Stay Open to Test Out Coliving Concept Beginning in California
By Clare Kennedy CoStar News
October 15, 2020 | 5:52 P.M.
In spite of the devastating toll the pandemic has taken on travel and hotels, an unnamed, wealthy European family has agreed to back one rather unusual hospitality venture that hopes to take coworking and coliving to the next level.
Stay Open, based in Los Angeles, got a $2 million infusion of capital to start building a chain of pod hotels, a post-Modern mashup of the traditional hostel and railway sleeper cars. The same family office invested in Stay Open's first U.S. location, a 240-bed hotel in San Diego that is scheduled to go live in late 2021, along another in Los Angeles and potentially others.
Coronavirus infection rates are once again surging around the world and Stay Open's vision is heavily premised on both digital technology and the sort of hyper-communal ethic that dominated real estate design of all varieties right up until the pandemic began, bringing an abrupt halt to most aspects of Americans' social lives.
Nevertheless, Stay Open and its investors are already planning for the day when people can once again safely travel and mingle.
“The timing is perfect," said Steve Shpilsky, Stay Open CEO and co-founder, in a statement. "Retail and office space sit empty as consumer and work habits evolve. Stay Open is uniquely poised to generate newfound income for real estate owners through revenue from daily hotel guests and monthly residents,"
He added that “once the health crisis is contained, people will want flexible and affordable sleep options for travel and long-term stays in prime locations. There will be a global renaissance of people embracing community and social interaction."
Neither Stay Open nor Nuri Katz, founder of Apex Capital Partners and advisor to the family office, responded to a request to elaborate on the statement.
Hotels have faced unprecedented challenges since the pandemic brought business and leisure travel to a near-complete stop early this year. Occupancy and room rates have plummeted, forcing many hoteliers to implement cost-cutting measures including reducing its staff or closing locations entirely.
Some signs of life have begun returned to hospitality industry. The average U.S. hotel occupancy bumped up to half full last week, just the second time to reach 50% since the coronavirus outbreak, according to hotel research firm STR, which is owned by CoStar Group . The first time occurred in August when leisure travelers squeezed in trips before the school year began.

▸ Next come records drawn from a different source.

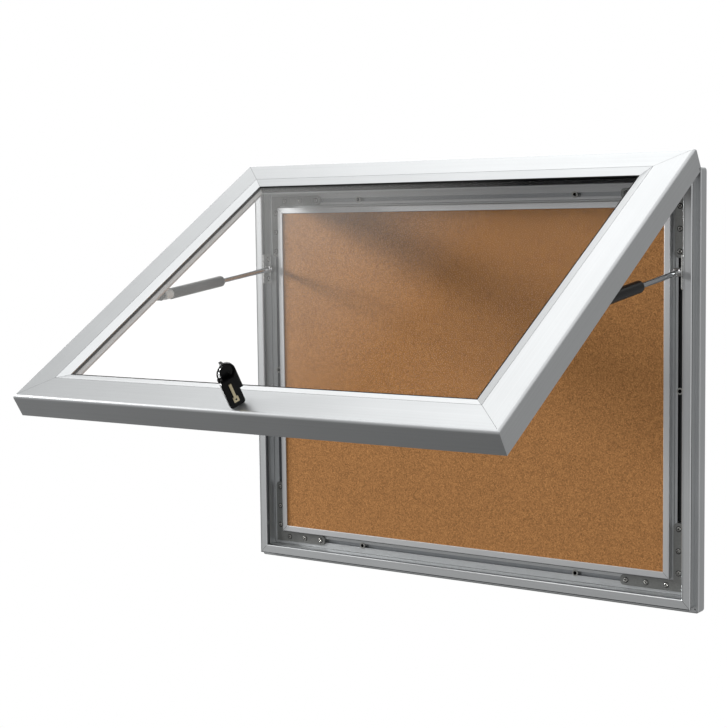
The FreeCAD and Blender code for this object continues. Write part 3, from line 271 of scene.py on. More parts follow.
def extruded_aluminium(name, colour, axis, tilt=0.0, rough=0.36, grooves=None, painted_shade=PALE_SHADE_SHARE):
    """Aluminium pushed through a die, etched and clear anodised: a soft satin sheen with faint
    straight lines along the length and a fine etched grain across it. Its grooves carry painted
    shade, a multiple of the painted shade colour's tone."""
    material, tree = new_material(name)
    lines = add_node(tree, "ShaderNodeTexNoise",
                     inputs={"Vector": stretched(tree, axis, 0.6, sizes().die_line, tilt),
                             "Scale": 1.0, "Detail": 3.0, "Roughness": 0.6})
    place = add_node(tree, "ShaderNodeTexCoord").outputs["Object"]
    etch = add_node(tree, "ShaderNodeTexNoise",
                    inputs={"Vector": place, "Scale": 1 / (0.9 * MM), "Detail": 2.0})
    cloud = add_node(tree, "ShaderNodeTexNoise",
                     inputs={"Vector": place, "Scale": 1 / 0.12, "Detail": 3.0})
    line_tone = tones(tree, lines.outputs["Fac"], (0.3, shade(colour, 0.955)), (0.7, shade(colour, 1.03)))
    cloud_tone = tones(tree, cloud.outputs["Fac"], (0.35, grey(0.97)), (0.65, grey(1.0)))
    tone = add_node(tree, "ShaderNodeMix", {"data_type": "RGBA", "blend_type": "MULTIPLY"},
                    {"Factor": 1.0, "A": line_tone, "B": cloud_tone})
    if grooves:
        tone = add_node(tree, "ShaderNodeMix", {"data_type": "RGBA"},
                        {"Factor": groove_shares(tree, *grooves), "A": tone.outputs["Result"],
                         "B": shade(colours().painted_shade, painted_shade)})
    roughness = add_node(tree, "ShaderNodeMapRange",
                         inputs={"Value": etch.outputs["Fac"], "From Min": 0.3, "From Max": 0.7,
                                 "To Min": rough - 0.05, "To Max": rough + 0.05})
    relief = add_node(tree, "ShaderNodeBump",
                      inputs={"Height": etch.outputs["Fac"], "Strength": 0.05, "Distance": 0.1 * MM})
    relief = add_node(tree, "ShaderNodeBump",
                      inputs={"Height": lines.outputs["Fac"], "Strength": 0.12, "Distance": 0.1 * MM,
                              "Normal": relief.outputs["Normal"]})
    shader = add_node(tree, "ShaderNodeBsdfPrincipled",
                      inputs={"Base Color": tone.outputs["Result"], "Metallic": 0.9,
                              "Roughness": roughness.outputs["Result"],
                              "Normal": relief.outputs["Normal"]})
    return finish_material(material, shader)


def pressed_cork(name, colour, dark):
    """Cork granules pressed and sanded to a sheet: warm mottled grains with dark bark specks and a
    dry, matt, slightly pitted face."""
    material, tree = new_material(name)
    place = add_node(tree, "ShaderNodeTexCoord").outputs["Object"]
    grain = sizes().cork_grain
    wander = add_node(tree, "ShaderNodeTexNoise", inputs={"Vector": place, "Scale": 1 / (4 * grain)})
    bent = add_node(tree, "ShaderNodeMix", {"data_type": "VECTOR"},
                    {"Factor": 0.004, "A": place, "B": wander.outputs["Color"]})
    cells = add_node(tree, "ShaderNodeTexVoronoi",
                     inputs={"Vector": bent.outputs["Result"], "Scale": 1 / grain, "Randomness": 1.0})
    edges = add_node(tree, "ShaderNodeTexVoronoi", {"feature": "DISTANCE_TO_EDGE"},
                     {"Vector": bent.outputs["Result"], "Scale": 1 / grain})
    grains = tones(tree, cells.outputs["Color"], (0.05, shade(colour, 0.62)), (0.45, colour),
                   (0.95, shade(colour, 1.4)))
    specks = add_node(tree, "ShaderNodeTexNoise",
                      inputs={"Vector": place, "Scale": 1 / (1.6 * grain), "Detail": 6.0,
                              "Roughness": 0.75})
    speck_share = tones(tree, specks.outputs["Fac"], (0.56, grey(0.0)), (0.70, grey(0.8)))
    flecked = add_node(tree, "ShaderNodeMix", {"data_type": "RGBA"},
                       {"Factor": speck_share, "A": grains, "B": dark})
    seam_share = tones(tree, edges.outputs["Distance"], (0.0, grey(0.45)), (0.12, grey(0.0)))
    seamed = add_node(tree, "ShaderNodeMix", {"data_type": "RGBA"},
                      {"Factor": seam_share, "A": flecked.outputs["Result"], "B": dark})
    cloud = add_node(tree, "ShaderNodeTexNoise", inputs={"Vector": place, "Scale": 1 / 0.11, "Detail": 4.0})
    cloud_tone = tones(tree, cloud.outputs["Fac"], (0.3, grey(0.95)), (0.7, grey(1.0)))
    tone = add_node(tree, "ShaderNodeMix", {"data_type": "RGBA", "blend_type": "MULTIPLY"},
                    {"Factor": 1.0, "A": seamed.outputs["Result"], "B": cloud_tone})
    relief = add_node(tree, "ShaderNodeBump",
                      inputs={"Height": edges.outputs["Distance"], "Strength": 0.45, "Distance": 0.4 * MM})
    shader = add_node(tree, "ShaderNodeBsdfPrincipled",
                      inputs={"Base Color": tone.outputs["Result"], "Roughness": 0.92,
                              "Specular IOR Level": 0.15, "Normal": relief.outputs["Normal"]})
    return finish_material(material, shader)


def grained(name, colour, metal, rough, grit, spread=0.06, relief_share=0.1, gloss=0.5):
    """A moulded, plated or enamelled surface with a fine uneven grain of a real grit size."""
    material, tree = new_material(name)
    place = add_node(tree, "ShaderNodeTexCoord").outputs["Object"]
    grain = add_node(tree, "ShaderNodeTexNoise", inputs={"Vector": place, "Scale": 1 / grit, "Detail": 4.0})
    tone = tones(tree, grain.outputs["Fac"], (0.3, shade(colour, 1 - spread)),
                 (0.7, shade(colour, 1 + spread)))
    roughness = add_node(tree, "ShaderNodeMapRange",
                         inputs={"Value": grain.outputs["Fac"], "To Min": rough - 0.08,
                                 "To Max": rough + 0.08})
    relief = add_node(tree, "ShaderNodeBump",
                      inputs={"Height": grain.outputs["Fac"], "Strength": relief_share,
                              "Distance": 0.1 * MM})
    shader = add_node(tree, "ShaderNodeBsdfPrincipled",
                      inputs={"Base Color": tone, "Metallic": metal,
                              "Roughness": roughness.outputs["Result"],
                              "Normal": relief.outputs["Normal"], "Specular IOR Level": gloss})
    return finish_material(material, shader)


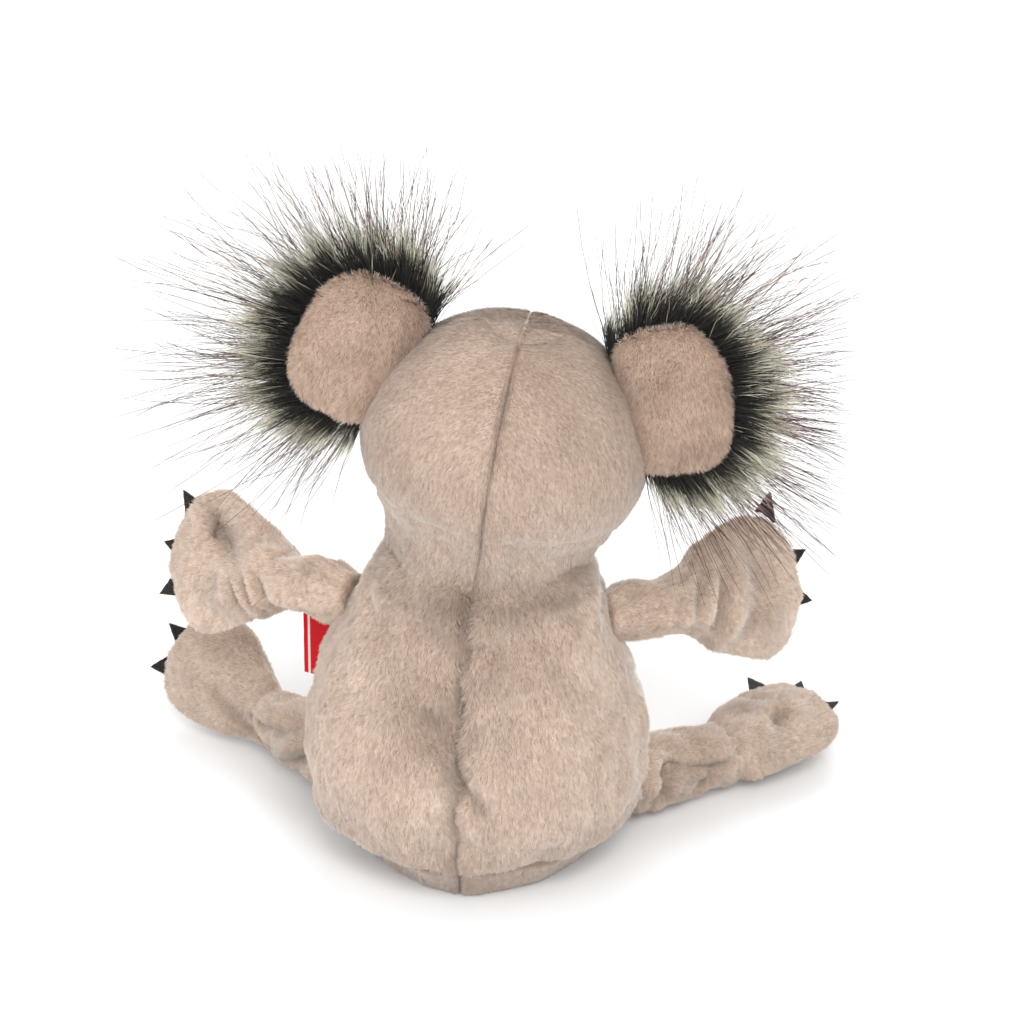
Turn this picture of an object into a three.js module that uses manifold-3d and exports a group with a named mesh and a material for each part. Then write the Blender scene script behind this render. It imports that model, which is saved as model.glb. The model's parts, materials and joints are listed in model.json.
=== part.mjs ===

Any new hotel concept will have to contend with the broader financial downturn and sluggish travel demand but a concept such as Stay Open's could offer an unusual appeal.
The San Diego location, the company's first, will be at a 3-acre waterfront site near San Diego International Airport that was offered for redevelopment by the Unified Port of San Diego.
When Stay Open first pitched the project, executives described a model similar to a pod hotel in New Zealand, Jucy Snooze, which offers enclosed beds for $35 a night. Beyond the pod, Stay Open said it would offer food and beverage, common areas for work and leisure, shared restrooms, complimentary WiFi and integration with the company's custom app that "helps match guests and residents, and introduces authentic local experiences."
Private rooms would also be available, they said.
Intrigued, in May 2019 the Unified Port of San Diego chose the proposal for the waterfront site near San Diego International Airport, which was spearheaded by Stay Open and another Shpilsky entity, CaRE Development, or California Real Estate Regional Center, a government-approved entity that serves as an investment bank for international capital from participants in the EB-5 visa program.
The EB-5 provides green cards to investors of certain projects or businesses, to fund real estate projects throughout Southern California.
According to Stay Open's statement, Katz said the investors were sold on the company's "perfect blend of technology, real estate and operations backgrounds.”
“We have known the cofounders for several years and are confident they can take ideas from concept to reality," Katz said in the statement. "Now is the perfect time to disrupt how and where people stay.”
CoStar Staff Writer Lou Hirsh contributed to this article.